Policies are a key factor for Vietnam in developing its digital economy, through creating an effective legal environment under which the government can ensure efficient implementation, according to the Vietnam eCommerce and Digital Economy Agency (iDEA) under the Ministry of Industry and Trade (MoIT). “The government should play a role in coordinating and supporting enterprises through tariffs, investment, and human resources training policies in the long term,” said Professor Khuong. “It should be also pioneer the implementation of the digital transformation strategy and build open databases to create momentum for the digital economy.”
iDEA is responsible for preparing the Project on the Digital Economy Development in the time to come.

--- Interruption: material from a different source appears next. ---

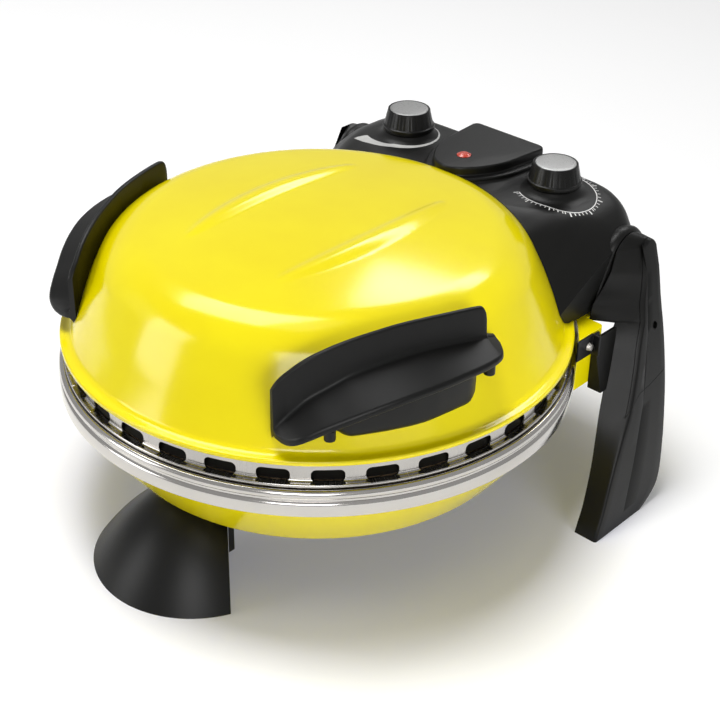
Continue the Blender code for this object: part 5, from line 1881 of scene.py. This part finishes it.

Local enterprises, particularly in key fields such as telecommunications and IT infrastructure, will have opportunities to contribute to the process of compiling the draft, as they are subject to impacts from the project.
The legal framework aiming to build the digital economy includes:
- Decision No. 1755/QD - TTg in the National Strategy on “Transforming Vietnam into an Advanced ICT Country” (2010);
- Decision No. 1605/QD-TTg in the National Program on IT Application in the Operations of State Agencies during the 2011-2015 period (2015);
- Decision No. 1819/QD-TTg in the National Program on IT Application in the Operations of State Agencies during the 2016-2020 period (2015);
- Decision No. 392/QD-TTg, targeting information technology development by 2020 with a vision towards 2025 (2015);
- Decision No. 149/QD-TTg, with goals for broadband and telecommunications infrastructure development by 2020 (2016);
- Decision No. 1563/QD-TTg in The E-commerce Development Master Plan in the 2016-2020 period (2016);
- Directive No. 16/CT-TTg (2017), issued by Prime Minister Nguyen Xuan Phuc, to strengthen progress towards Industry 4.0.